Both shootings at Doc Holliday’s involved people who had checked guns in with the bartender. In October, James Roberson turned in a gun when he arrived, then picked it up when he was leaving. A fight ensued before he left the bar, and he ended up shooting a man, deputies said.
In January, Stricklin retrieved a checked gun before leaving, reloaded it in the bathroom, then shot Estrada before running away, Randall said. Stricklin was later arrested on suspicion of reckless discharge of a firearm and aggravated assault. The Cochise County Attorney’s Office has asked for additional interviews and evidence from the Tombstone Marshal’s Office before making a charging decision.
The Arizona Department of Liquor Licenses and Control is investigating both cases, too. The owners of Doc Holliday’s did not return messages seeking comment.

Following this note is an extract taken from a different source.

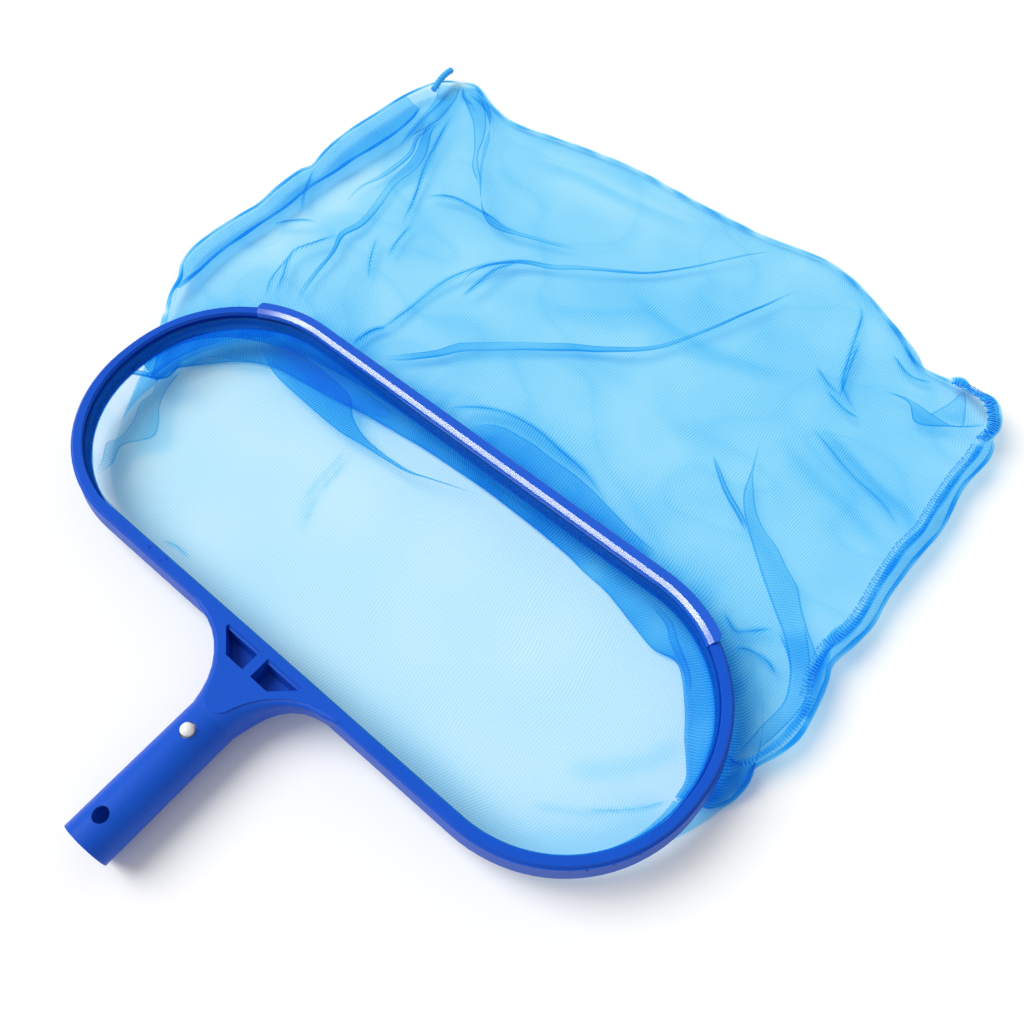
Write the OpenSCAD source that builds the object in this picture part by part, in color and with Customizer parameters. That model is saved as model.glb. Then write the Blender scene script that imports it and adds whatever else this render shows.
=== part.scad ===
// Leaf skimmer net: a moulded hoop and pole handle, a snap-on scoop lip,
// a deep mesh bag held by a spline, and a nylon spring clip in the handle.
// X runs along the hoop, +Y from the handle's open end to the hoop, +Z out of the mouth.
// The origin is the centre of the handle's open end.

/* [Hoop] */
// Length of the hoop over its top face, along X
hoop_len = 438; // [360:1:520]
// Width of the hoop over its top face, along Y
hoop_w = 175; // [172:0.5:230]
// Radius of the hoop's corners
corner_r = 85; // [50:0.5:86]
// Depth of the hoop's section
hoop_depth = 15.4; // [13.5:0.1:20]
// How far the outer wall leans out from top to bottom
wall_flare = 2.9; // [1.5:0.1:4]
// Wall thickness of the moulding
wall = 2; // [1.6:0.1:2.6]
// Width of the top flange
flange_w = 5.4; // [4.8:0.1:8]

/* [Handle] */
// Outside diameter of the handle, which slides into a pole
tube_d = 28.6; // [26:0.1:34]
// Wall thickness of the handle
tube_wall = 2; // [1.6:0.1:2.4]
// Depth of the handle's bore
bore_depth = 88; // [84:1:92]
// Distance from the open end to the hoop's top outer edge
handle_len = 123; // [118:0.1:150]
// Radius of the sweep from the handle into the hoop
yoke_r = 37.5; // [32:0.5:46]
// Distance of the spare lock holes from the open end
spare_hole_y = 15.5; // [12:0.5:18]
// Distance of the clip's lock holes from the open end
lock_hole_y = 70.8; // [66:0.1:74]
// Diameter of the lock holes
lock_hole_d = 8.8; // [8.6:0.1:10]

/* [Spring clip] */
// Diameter of the clip's buttons
button_d = 7.2; // [6:0.1:7.4]
// How far a button stands out of the handle
button_out = 3.6; // [3:0.1:4.2]
// Width of the clip's strip
clip_w = 8; // [6:0.1:8.6]
// Thickness of the clip's strip
clip_t = 2.2; // [1.6:0.1:2.6]

/* [Scoop lip] */
// How far the lip stands out past the hoop's top edge
lip_out = 2.7; // [2.6:0.1:4]
// How far the lip stands above the hoop's top face
lip_up = 2.1; // [1.6:0.1:3]
// Angle of each corner that the lip wraps round
lip_wrap = 32; // [10:1:60]
// Rounding of the lip's outer corners at its two ends
lip_end_r = 5; // [2:0.5:8]

/* [Bag] */
// Reach of the bag to the left of the handle's axis
bag_left = 266; // [240:1:300]
// Reach of the bag to the right of the handle's axis
bag_right = 230; // [226:1:300]
// Distance from the hoop's centre line to the bag's closed end
bag_reach = 363; // [250:1:420]
// Thickness of the mesh as it lies
mesh_t = 1; // [0.8:0.1:1.4]
// Width of the overlocked side seams
seam_w = 6; // [4:0.5:9]
// Diameter of the spline that holds the bag in the hoop
spline_d = 5; // [4:0.1:5.2]

/* [Hidden] */

blue = [0.10, 0.31, 0.76];
deep_blue = [0.09, 0.29, 0.72];
net_blue = [0.45, 0.80, 0.98];
seam_blue = [0.10, 0.48, 0.86];
white = [0.96, 0.96, 0.95];

seat_gap = 0.3;
fit_gap = 0.1;

// Hoop
tube_r = tube_d / 2;
bore_r = tube_r - tube_wall;
z_top = tube_r;
z_bot = z_top - hoop_depth;
z_floor = -tube_r - button_out;
hoop_half = hoop_w / 2;
hoop_y = handle_len + hoop_half;
rail_half = hoop_len / 2 - corner_r;
end_half = hoop_half - corner_r;

// Section of the hoop: s is the distance out from its top outer edge
edge_round = 0.8;
bead_out = 1.2;
bead_z = z_top - 1.6;
bead_h = 2.2;
wall_out_top = 0.7;
foot_in = 1;
lower_flange_in = flange_w + foot_in;
lip_down = 1.1;
rib_t = 1.6;
rib_in = 3.2;
groove_h = spline_d + 2 * seat_gap;
groove_z = z_bot + wall;
rib_z = groove_z + groove_h;
function wall_out(z) = wall_out_top + (wall_flare - wall_out_top) * (bead_z - bead_h - z) / (bead_z - bead_h - z_bot);
function wall_in(z) = wall_out(z) - wall;

// Small holes that drain the channel at the right end, and moulding pips on the near rail
drain_d = 2;
drain_z = z_bot + 10.3;
drain_angles = [-43, -34, -25, -8, -4];
pip_d = 1.6;
pip_h = 0.4;
rail_pips = [[-97, 3], [-86, 1.5], [-84, 4]];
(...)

Tim Loomis, a new business owner in town, took matters into his own hands after the second Doc Holliday’s shooting — when Estrada was shot in the leg. It got ridiculous after Doc Holliday’s stopped checking guns: Some customers tucked their weapons up in the eaves to hide them before entering the bar. Now Loomis is offering to store guns for people in his shooting gallery next door to the bar, for a small fee.
With or without one of his revolvers, Estrada, a Tombstone native, still likes to hang out at the bar where he was shot, which he calls “my little hole in the wall.” He still hasn’t been able to return to acting because of his injury, though.
“I’m the last man to be shot on Allen Street and live,” he said.
But he’s moderated his views on firearms slightly. He’s fine with people carrying, as he was carrying, his .22 Thursday, but he wants background checks. Plus, he added, “Alcohol and guns do not go together.”
That’s the one firm ground rule Tombstone seems able to agree on now, as it feels its way toward resolving the same dilemma we’re in as a country — being the Second Amendment City that applies the right regulations to keep locals and visitors safe.